- What the task asks: Give only the number of lines where "with" occurs.

- Raw data:
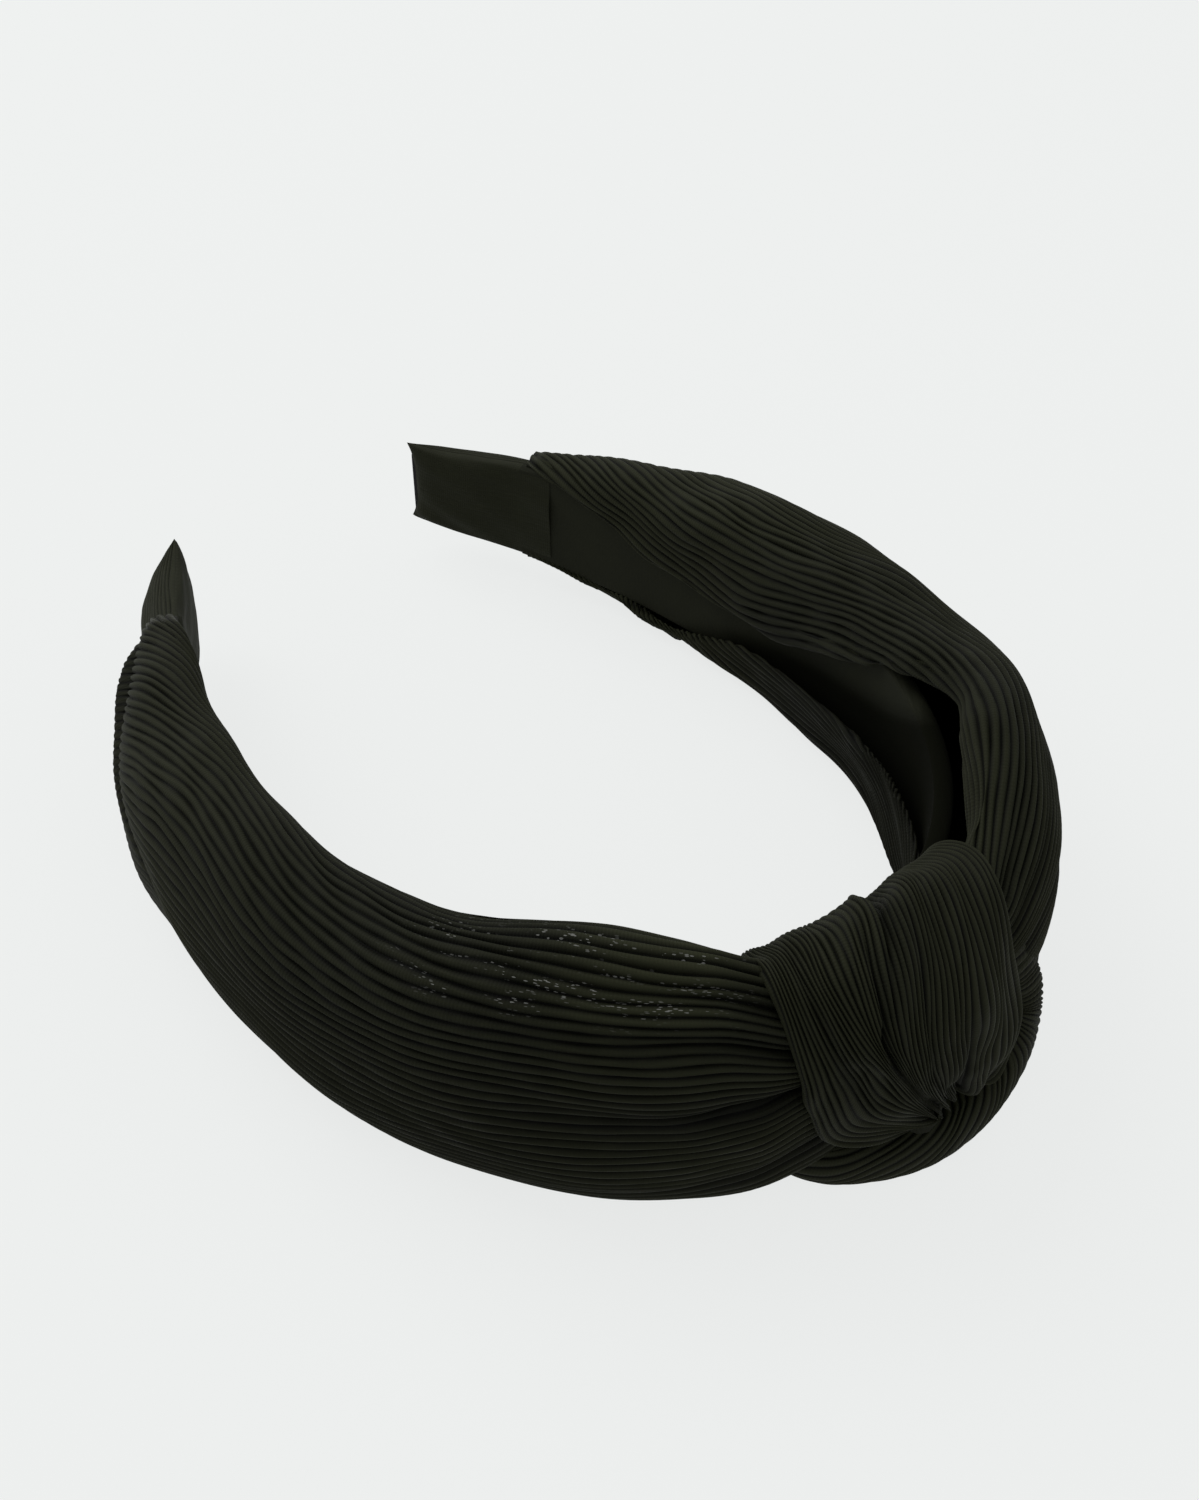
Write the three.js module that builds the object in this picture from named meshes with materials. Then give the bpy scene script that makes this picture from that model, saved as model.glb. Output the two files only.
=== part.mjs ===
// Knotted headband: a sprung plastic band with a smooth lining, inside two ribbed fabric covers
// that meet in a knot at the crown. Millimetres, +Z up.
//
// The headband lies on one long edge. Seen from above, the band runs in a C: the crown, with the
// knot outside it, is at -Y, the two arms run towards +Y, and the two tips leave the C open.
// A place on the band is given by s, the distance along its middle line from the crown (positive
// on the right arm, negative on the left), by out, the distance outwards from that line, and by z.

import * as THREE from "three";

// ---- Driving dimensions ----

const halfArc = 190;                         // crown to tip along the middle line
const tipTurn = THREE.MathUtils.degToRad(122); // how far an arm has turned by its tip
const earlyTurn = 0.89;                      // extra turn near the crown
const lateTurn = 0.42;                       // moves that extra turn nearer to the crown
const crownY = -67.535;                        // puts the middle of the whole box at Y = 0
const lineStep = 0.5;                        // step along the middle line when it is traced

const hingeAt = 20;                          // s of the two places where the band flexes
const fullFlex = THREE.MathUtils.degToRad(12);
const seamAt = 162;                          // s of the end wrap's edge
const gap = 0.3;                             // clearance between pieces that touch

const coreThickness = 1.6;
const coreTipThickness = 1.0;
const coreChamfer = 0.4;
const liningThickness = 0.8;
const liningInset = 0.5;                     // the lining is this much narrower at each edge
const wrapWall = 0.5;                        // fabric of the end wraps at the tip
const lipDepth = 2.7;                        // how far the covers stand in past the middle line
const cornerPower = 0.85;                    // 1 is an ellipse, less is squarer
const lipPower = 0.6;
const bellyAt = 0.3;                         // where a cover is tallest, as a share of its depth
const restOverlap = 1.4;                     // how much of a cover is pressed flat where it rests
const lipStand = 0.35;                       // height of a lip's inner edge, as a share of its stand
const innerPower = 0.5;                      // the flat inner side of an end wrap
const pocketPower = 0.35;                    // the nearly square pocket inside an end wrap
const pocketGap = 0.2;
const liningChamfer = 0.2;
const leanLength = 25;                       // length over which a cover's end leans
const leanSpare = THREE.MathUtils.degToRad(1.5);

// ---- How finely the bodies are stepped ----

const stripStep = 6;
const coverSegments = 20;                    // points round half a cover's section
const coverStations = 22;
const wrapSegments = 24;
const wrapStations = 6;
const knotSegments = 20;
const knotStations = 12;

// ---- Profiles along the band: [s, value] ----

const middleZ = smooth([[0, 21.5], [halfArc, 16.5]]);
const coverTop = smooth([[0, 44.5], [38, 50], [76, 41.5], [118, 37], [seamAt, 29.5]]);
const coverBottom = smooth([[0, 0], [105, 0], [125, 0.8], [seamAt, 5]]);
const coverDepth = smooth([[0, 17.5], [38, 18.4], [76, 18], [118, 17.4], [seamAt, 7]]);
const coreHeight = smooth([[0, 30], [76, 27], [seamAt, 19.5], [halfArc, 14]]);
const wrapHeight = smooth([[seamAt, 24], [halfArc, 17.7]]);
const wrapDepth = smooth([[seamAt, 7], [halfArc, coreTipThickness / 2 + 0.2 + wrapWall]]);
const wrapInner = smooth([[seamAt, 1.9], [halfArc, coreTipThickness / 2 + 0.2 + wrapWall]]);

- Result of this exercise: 3